Clooney, a rights lawyer who married Hollywood star George Clooney last year, helped compile a report for the International Bar Association in February 2014 that raised questions about the independence of judges and prosecutors in Egypt.
'When I went to launch the report, first of all they stopped us from doing it in Cairo,' she told the Guardian newspaper.
'They said: 'Does the report criticize the army, the judiciary, or the government?' We said: 'Well, yes.' They said: 'Well then, you're risking arrest,'' said Clooney, who is one of the lawyers representing one of the trio of Al-Jazeera reporters currently detained in Cairo.
The report, based on a fact-finding mission made in mid-2013, warned about the wide powers that ministers had over judges and highlighted a record of selective prosecutions.
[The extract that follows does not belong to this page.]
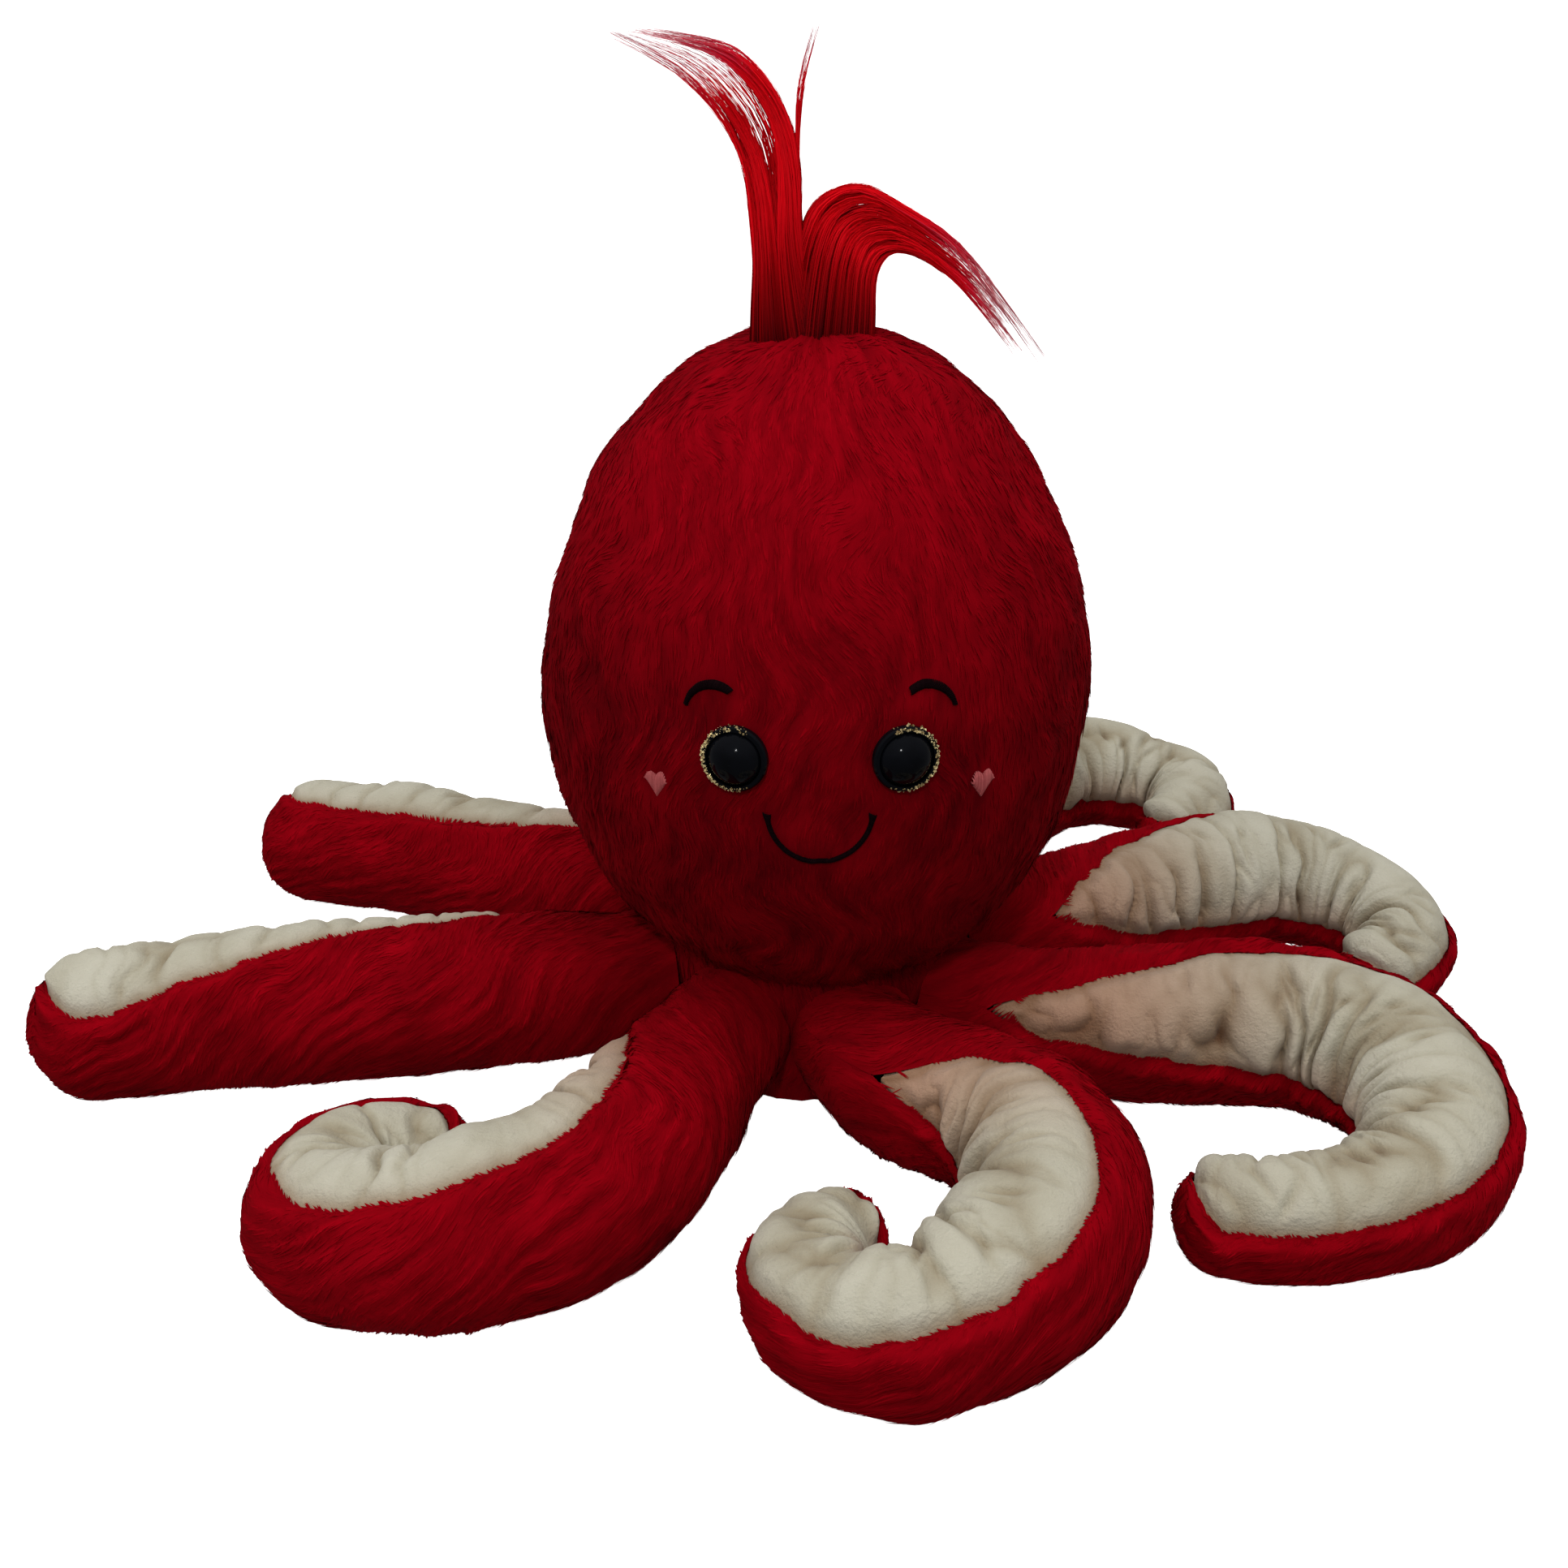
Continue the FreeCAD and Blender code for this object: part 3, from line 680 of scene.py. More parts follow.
def tufts(skin, across, along, generator, lean=0.0):
    """Short ribbons of pile that lie along a skin, four points long."""
    count = len(across)
    length = np.minimum(generator.uniform(*TUFT_LENGTH, count), skin.room(across, along))
    width = generator.uniform(*TUFT_WIDTH, count)
    rise = TUFT_RISE[0] + (TUFT_RISE[1] - TUFT_RISE[0]) * generator.random(count) ** 2
    roll = np.radians(generator.uniform(-22, 22, count))
    tint = generator.normal(0, 0.045, count)
    direction = skin.flow(across, along)
    direction[:, 0] += lean
    direction = unit(direction)
    wide = np.maximum(skin.scale(across, along), 12.0)
    middle_across = across + direction[:, 0] * length * 0.4 / wide
    facing = skin.folded_normals(middle_across, along + direction[:, 1] * length * 0.4)
    lefts, rights, shades, lies = [], [], [], []
    for share, part in ((0.0, 0.8), (0.35, 1.0), (0.7, 0.7), (1.0, 0.12)):
        here_across = across + direction[:, 0] * length * share / wide
        here_along = along + direction[:, 1] * length * share
        lift = -0.3 + (rise + 0.3) * share ** 0.7
        points, normal = skin.surface(here_across, here_along, lift)
        sideways = unit(skin.flat(here_across + 0.2 / wide, here_along)
                        - skin.flat(here_across - 0.2 / wide, here_along))
        forward = unit(np.cross(normal, sideways))
        lateral = unit(forward * direction[:, :1] - sideways * direction[:, 1:] * skin.outward)
        lateral = lateral * np.cos(roll)[:, None] + normal * np.sin(roll)[:, None]
        half = (width * part / 2)[:, None]
        lefts.append(points - lateral * half)
        rights.append(points + lateral * half)
        pile = skin.clump(here_across, here_along, points)
        # painted shade: each tuft darker at its root and lighter toward its end
        value = 0.47 + 0.17 * pile + tint + 0.12 * (share - 0.3)
        # painted shade: darker low on the body and near the roots of the arms
        shades.append(value - skin.painted_shade(here_along, points))
        lies.append(skin.lie_of(here_across, here_along, points))
    points = np.stack([each for pair in zip(lefts, rights) for each in pair], 1)
    points = keep_off_floor(points)
    facing = unit(facing + 0.3 * np.sin(roll)[:, None] * (rights[1] - lefts[1]))
    normals = np.repeat(facing[:, None], 8, axis=1)
    shades = np.repeat(np.stack(shades, 1), 2, axis=1)
    lies = np.repeat(np.stack(lies, 1), 2, axis=1)
    ribbon = np.array([[1, 0, 2, 3], [3, 2, 4, 5], [5, 4, 6, 7]])
    quads = (np.arange(count)[:, None, None] * 8 + ribbon).reshape(-1, 4)
    return points.reshape(-1, 3), quads, shades, normals, lies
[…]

One of the recommendations in Clooney's report was to end the practice that allows Egyptian officials to handpick judges in certain politicized cases.
Egypt's top court on Thursday ordered a retrial of Australian Peter Greste, Egyptian-Canadian Mohamed Fahmy and Egyptian Baher Mohamed, but kept the journalists in custody pending a new hearing.
Fahmy -- whom Clooney represents -- and Greste are seeking deportation, while Mohamed's wife said she was looking at ways to get her husband out of Egypt.